- **Exercise brief**: Quote the whole listing verbatim.

* BEGIN *

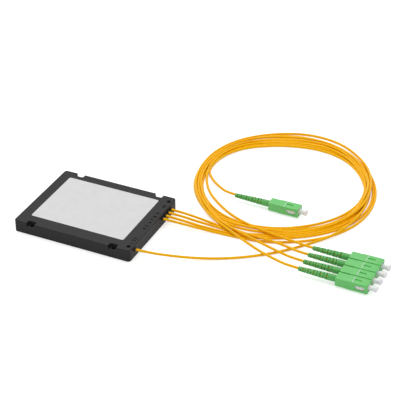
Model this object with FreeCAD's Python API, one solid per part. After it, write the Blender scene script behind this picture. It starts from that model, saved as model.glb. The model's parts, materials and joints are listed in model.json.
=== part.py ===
import FreeCAD, Part
import math
import os

# Fibre-optic splitter module: a flat plastic case that holds a planar splitter chip, one input
# cable and four output cables, each ending in a push-pull angled connector with a dust cap.
# Millimetres. X runs along the case's long side and out through the cable ports, Y across it,
# Z up from the surface it lies on. The origin is the middle of the case's underside.
# A connector is drawn along its own axis, with its grip's front face at X = 0 and its cable
# leaving towards -X, and is then moved to its place.

V = FreeCAD.Vector
ALONG = V(1, 0, 0)
UP = V(0, 0, 1)

# Case
case_length = 100.0
case_width = 80.0
case_height = 10.0
case_corner = 2.5
case_edge = 0.4
cover_thickness = 1.5
wall = 1.6
floor_thickness = 1.6

# Lip bars under the cover that locate it between the tray's walls
lip_thickness = 1.2
lip_depth = 0.7
lip_gap = 0.15
end_lip_length = 50.0

# Label in a shallow recess of the cover
label_length = 80.0
label_width = 60.5
label_thickness = 0.15
label_corner = 1.5
label_gap = 0.15
label_recess = 0.25
label_x = -1.2
label_y = 1.5

# Screw pockets in the long sides, open at the top and outwards
pocket_spacing = 70.6
pocket_width = 7.0
pocket_inset = 4.2
pocket_height = 3.0
pocket_corner = 1.2
pocket_wall = 1.2
screw_hole_radius = 1.6
screw_inset = 2.4

# Cable ports: slots in the +X wall that the cover closes
port_radius = 1.45
port_height = 6.6
output_count = 4
output_port_inset = 11.15
output_port_pitch = 4.85
input_port_inset = 8.2

# Cables and the bare fibres inside the case
cable_radius = 1.0
fibre_radius = 0.3
cord_sides = 8
fibre_sides = 6
fibre_pitch = 0.65
glue_length = 5.5
glue_margin = 1.6
glue_play = 0.05
jacket_inside = 9.0
fibre_lead = 2.0

# Splitter module: steel tube with the chip between its two fibre arrays
module_y = 8.0
module_gap = 0.8
module_length = 40.0
module_side = 4.0
module_wall = 0.4
array_length = 8.0
chip_length = 14.0
chip_width = 2.8
chip_height = 2.4
input_loop_margin = 1.2

# Ribs moulded in the tray
guide_wall = 1.0
guide_height = 5.0
guide_gap = 1.0
clip_length = 3.0
clip_wall = 1.0
clip_height = 3.0
clip_gap = 0.15
clip_offset = 9.0

# Connector grip: the sleeve that slides on the plug frame
grip_length = 25.0
grip_width = 9.0
grip_height = 7.4
grip_edge = 0.6
grip_rear_edge = 0.5
grip_nose = 0.5
grip_rear_length = 8.5
grip_rear_step_y = 0.35
grip_rear_step_z = 0.2
grip_travel = 1.5
key_length = 12.8
key_start = 1.2
key_width = 2.2
key_height = 0.9
top_slot_length = 5.5
top_slot_width = 1.9
top_slot_depth = 0.5
top_slot_start = 5.7
window_taper = 1.6

# Plug frame inside the grip
frame_width = 7.0
frame_height = 5.4
frame_length = 15.9
frame_nose = -0.5
frame_edge = 0.4
frame_gap = 0.15
socket_radius = 2.2
socket_depth = 6.0
web_thickness = 1.0
web_hole_radius = 1.5
key_bore_radius = 2.25
key_sides = 6
ear_start = 4.1
ear_block_length = 2.2
ear_break = 0.4
ear_ramp_length = 3.2
ear_height = 2.5
ear_reach = 0.75
window_side_gap = 0.4
window_end_gap = 0.3

# Ferrule, its flange and its spring
ferrule_radius = 1.2495
ferrule_reach = 3.6
ferrule_angle = 8.0
ferrule_chamfer = 0.4
flange_play = 0.06
flange_length = 2.5
flange_gap = 0.05
ferrule_tail_radius = 1.3
ferrule_tail_length = 2.6
spring_wire = 0.45
spring_inner_radius = 1.45
spring_turns = 3
spring_steps = 8
spring_length = 3.3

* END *

- **Exercise answer**:
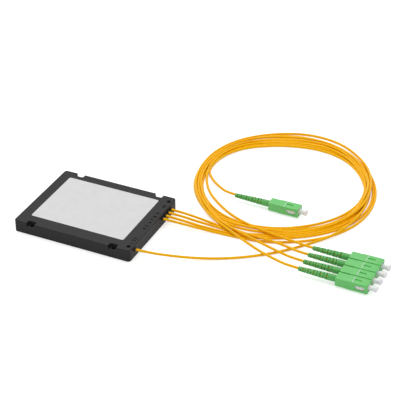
Model this object with FreeCAD's Python API, one solid per part. After it, write the Blender scene script behind this picture. It starts from that model, saved as model.glb. The model's parts, materials and joints are listed in model.json.
=== part.py ===
import FreeCAD, Part
import math
import os

# Fibre-optic splitter module: a flat plastic case that holds a planar splitter chip, one input
# cable and four output cables, each ending in a push-pull angled connector with a dust cap.
# Millimetres. X runs along the case's long side and out through the cable ports, Y across it,
# Z up from the surface it lies on. The origin is the middle of the case's underside.
# A connector is drawn along its own axis, with its grip's front face at X = 0 and its cable
# leaving towards -X, and is then moved to its place.

V = FreeCAD.Vector
ALONG = V(1, 0, 0)
UP = V(0, 0, 1)

# Case
case_length = 100.0
case_width = 80.0
case_height = 10.0
case_corner = 2.5
case_edge = 0.4
cover_thickness = 1.5
wall = 1.6
floor_thickness = 1.6

# Lip bars under the cover that locate it between the tray's walls
lip_thickness = 1.2
lip_depth = 0.7
lip_gap = 0.15
end_lip_length = 50.0

# Label in a shallow recess of the cover
label_length = 80.0
label_width = 60.5
label_thickness = 0.15
label_corner = 1.5
label_gap = 0.15
label_recess = 0.25
label_x = -1.2
label_y = 1.5

# Screw pockets in the long sides, open at the top and outwards
pocket_spacing = 70.6
pocket_width = 7.0
pocket_inset = 4.2
pocket_height = 3.0
pocket_corner = 1.2
pocket_wall = 1.2
screw_hole_radius = 1.6
screw_inset = 2.4

# Cable ports: slots in the +X wall that the cover closes
port_radius = 1.45
port_height = 6.6
output_count = 4
output_port_inset = 11.15
output_port_pitch = 4.85
input_port_inset = 8.2

# Cables and the bare fibres inside the case
cable_radius = 1.0
fibre_radius = 0.3
cord_sides = 8
fibre_sides = 6
fibre_pitch = 0.65
glue_length = 5.5
glue_margin = 1.6
glue_play = 0.05
jacket_inside = 9.0
fibre_lead = 2.0

# Splitter module: steel tube with the chip between its two fibre arrays
module_y = 8.0
module_gap = 0.8
module_length = 40.0
module_side = 4.0
module_wall = 0.4
array_length = 8.0
chip_length = 14.0
chip_width = 2.8
chip_height = 2.4
input_loop_margin = 1.2

# Ribs moulded in the tray
guide_wall = 1.0
guide_height = 5.0
guide_gap = 1.0
clip_length = 3.0
clip_wall = 1.0
clip_height = 3.0
clip_gap = 0.15
clip_offset = 9.0

# Connector grip: the sleeve that slides on the plug frame
grip_length = 25.0
grip_width = 9.0
grip_height = 7.4
grip_edge = 0.6
grip_rear_edge = 0.5
grip_nose = 0.5
grip_rear_length = 8.5
grip_rear_step_y = 0.35
grip_rear_step_z = 0.2
grip_travel = 1.5
key_length = 12.8
key_start = 1.2
key_width = 2.2
key_height = 0.9
top_slot_length = 5.5
top_slot_width = 1.9
top_slot_depth = 0.5
top_slot_start = 5.7
window_taper = 1.6

# Plug frame inside the grip
frame_width = 7.0
frame_height = 5.4
frame_length = 15.9
frame_nose = -0.5
frame_edge = 0.4
frame_gap = 0.15
socket_radius = 2.2
socket_depth = 6.0
web_thickness = 1.0
web_hole_radius = 1.5
key_bore_radius = 2.25
key_sides = 6
ear_start = 4.1
ear_block_length = 2.2
ear_break = 0.4
ear_ramp_length = 3.2
ear_height = 2.5
ear_reach = 0.75
window_side_gap = 0.4
window_end_gap = 0.3

# Ferrule, its flange and its spring
ferrule_radius = 1.2495
ferrule_reach = 3.6
ferrule_angle = 8.0
ferrule_chamfer = 0.4
flange_play = 0.06
flange_length = 2.5
flange_gap = 0.05
ferrule_tail_radius = 1.3
ferrule_tail_length = 2.6
spring_wire = 0.45
spring_inner_radius = 1.45
spring_turns = 3
spring_steps = 8
spring_length = 3.3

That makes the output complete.